Abstract:
“The Yaksha Kingdom” (Yecha guo) in Liaozhai zhiyi 聊齋誌異 (Liaozhai’s Records of the Strange) by Pu Songling 蒲松齡 (1640-1715) tells the story of a Chinese merchant who suffers a shipwreck, drifts to an island, and with no better options, establishes a family with a female islander whom he identifies as a yakshini (mu yecha 母夜叉). This tale, intertwining fear, despair, reconciliation and humor, is a rewriting of earlier Chinese yaksha narratives, which emerged with the spread of Buddhism into China during the medieval period. Placing the tale within the context of cross-cultural encounters, this talk will examine the yakshas’ transition from Indian to Chinese culture and their various depictions in the Tang dynasty tales. It will also consider the recurring theme of the perils faced by shipwrecked merchant as portrayed in Yijian zhi 夷堅志 (Records of Yijian) from the Southern Song period.

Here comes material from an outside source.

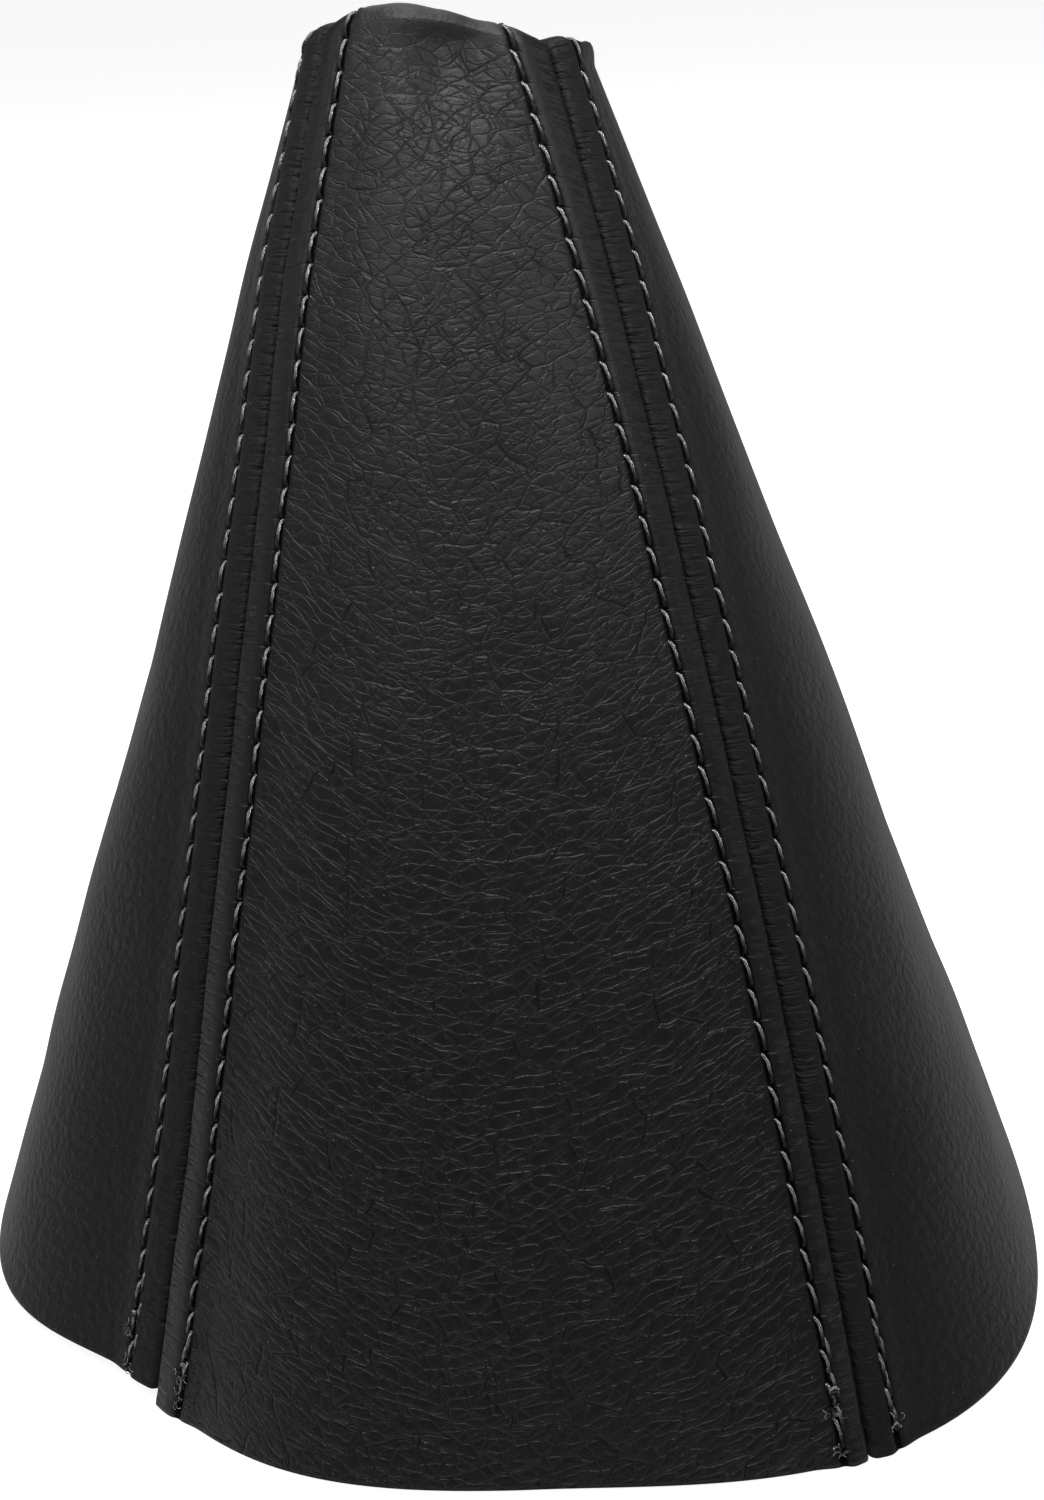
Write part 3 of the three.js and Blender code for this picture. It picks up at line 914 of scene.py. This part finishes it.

These two veins of investigation will enable us to further analyze how Pu Songling transforms the traditional horrific yaksha encounters into a nuanced story of separation and reunion, and to gain insight into the literary and cultural significance of this fantastic tale, which blends irony, ambivalence and shades of hope.
Biography:
Chiung-yun Evelyn LIU is an Associate Research Fellow at the Institute of Chinese Literature and Philosophy, Academia Sinica, Taiwan. She earned her B.A. from National Taiwan University, M.A. from Columbia University and Ph.D. from Harvard University. Her research interests include literature of the fantastic, mediations on historical memory, and the intersection of knowledge production, cultural imagination and psychological responses to the foreign in late imperial China. She is completing a book manuscript, which investigates how moral value, memory politics, literary sensibility and commercial media worked together in shaping and transforming historical memories. Her next project explores the function of sentiment in the process of knowledge reception and reformulation; particularly how Chinese literati coped with turbulent dynastic transitions and unsettling cross-cultural encounters through encyclopedic writing as means of reordering and comprehending the changing world.